$(G,χ_φ)$-equivariant $φ$-coordinated modules for vertex algebras

Abstract: To give a unified treatment on the association of Lie algebras and vertex algebras, we study $(G,\chi_\phi)$-equivariant $\phi$-coordinated quasi modules for vertex algebras, where $G$ is a group with $\chi_\phi$ a linear character of $G$ and $\phi$ is an associate of the one-dimensional additive formal group. The theory of $(G,\chi_\phi)$-equivariant $\phi$-coordinated quasi modules for nonlocal vertex algebra is established in \cite{JKLT}. In this paper, we concentrate on the context of vertex algebras. We establish several conceptual results, including a generalized commutator formula and a general construction of vertex algebras and their $(G,\chi_\phi)$-equivariant $\phi$-coordinated quasi modules.
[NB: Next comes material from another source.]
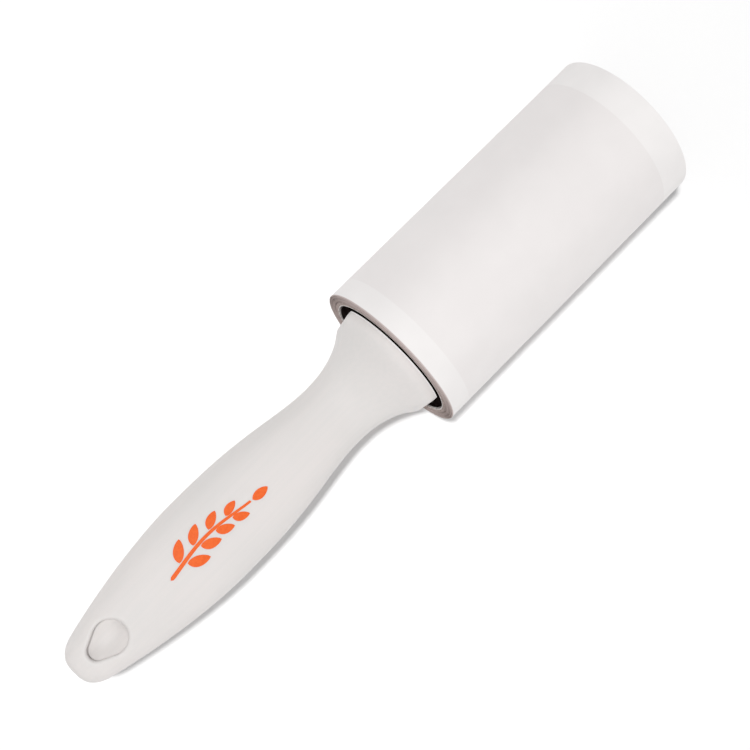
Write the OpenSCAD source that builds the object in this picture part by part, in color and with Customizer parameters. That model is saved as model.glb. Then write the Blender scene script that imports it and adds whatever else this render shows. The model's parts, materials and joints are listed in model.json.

Furthermore, for any conformal algebra $\mathcal{C}$, we construct a class of Lie algebras $\widehat{\mathcal{C}}\phi[G]$ and prove that restricted $\widehat{\mathcal{C}}\phi[G]$-modules are exactly $(G,\chi_\phi)$-equivariant $\phi$-coordinated quasi modules for the universal enveloping vertex algebra of $\mathcal{C}$. As an application, we determine the $(G,\chi_\phi)$-equivariant $\phi$-coordinated quasi modules for affine and Virasoro vertex algebras.